A Calcutta Christmas
Team Wanderlust photo essay
Last year we spent Christmas in Calcutta, India. We were supposed to spend it on a riverboat in the Ganges searching for wild tigers in the Sunderbans of West Bengal. But sadly all the expeditions were booked until well after the new year. Plan B. If we couldn’t make it to the Sunderbans we thought we’d spend Christmas at the Simlipal National Park, surrounded by beautiful waterfalls, rolling green hills and forests filled with tigers, elephants and monkeys. But this time all the trains were booked! The gods of travel were frowning upon our Christmas plans. All trains and excursions throughout India were booked solid for the holidays. Being a predominately Hindu nation, I was surprised to find that Indians celebrate the holidays much like we do in the West. We wanted to get the hell outta the city and back into nature for the holidays, but it wasn’t gonna to happen. So we made the best of it in Calcutta. Instead of a turkey dinner, we had a three-piece chicken dinner at KFC. “Garçon! Super-size that combo and throw in some extra gravy. It’s Santa’s birthday, dammit!”. Classic.

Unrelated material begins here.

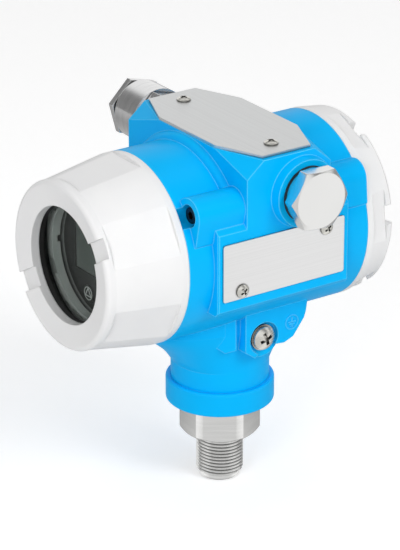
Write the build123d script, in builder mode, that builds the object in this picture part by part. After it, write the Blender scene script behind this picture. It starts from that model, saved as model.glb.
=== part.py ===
from build123d import *
from math import atan2, cos, degrees, radians, sin
import os

os.makedirs("parts", exist_ok=True)

# Pressure transmitter with a two-compartment head. Sizes are in millimetres. The origin is the
# centre of the shoulder above the process thread, on the axis of the stem. +Z runs up the stem,
# the barrel of the head lies along Y with its display end at -Y, and the conduits lie along X.

# Clearances
RUNNING_GAP = 0.05
THREAD_GAP = 0.1
LOOSE_GAP = 0.1

# Process connection and collar
PROCESS_THREAD_R = 10.0
PROCESS_THREAD_LENGTH = 16.4
PROCESS_THREAD_CHAMFER = 1.0
PROCESS_TIP_R = 8.5
PROCESS_TIP_LENGTH = 3.4
PROCESS_HEX_FLATS = 32.0
PROCESS_HEX_TURNED_R = 17.0
PROCESS_HEX_HEIGHT = 15.2
PROCESS_HEX_HEADING = -35.0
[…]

Calcutta is actually a very nice, modern city. Admittedly, I was bracing myself for the worst when we got there. But to my surprise (and relief) it was nothing like the dirt-hole the media portrays it to be. It still had it’s share of persistent beggars, crusty street dogs, shady street hustlers, claustrophobic over-population and snot-blackening pollution, but what Asian city doesn’t!? The city itself was sprinkled with beautiful colonial architecture from the days of the Raj, and the people of Calcutta were very kind and helpful to us. The lesson Calcutta taught me was not to put too much weight in what others tell you. Experience life for yourself and form your own opinion. Believe in your own experience. Merry Christmas, everyone!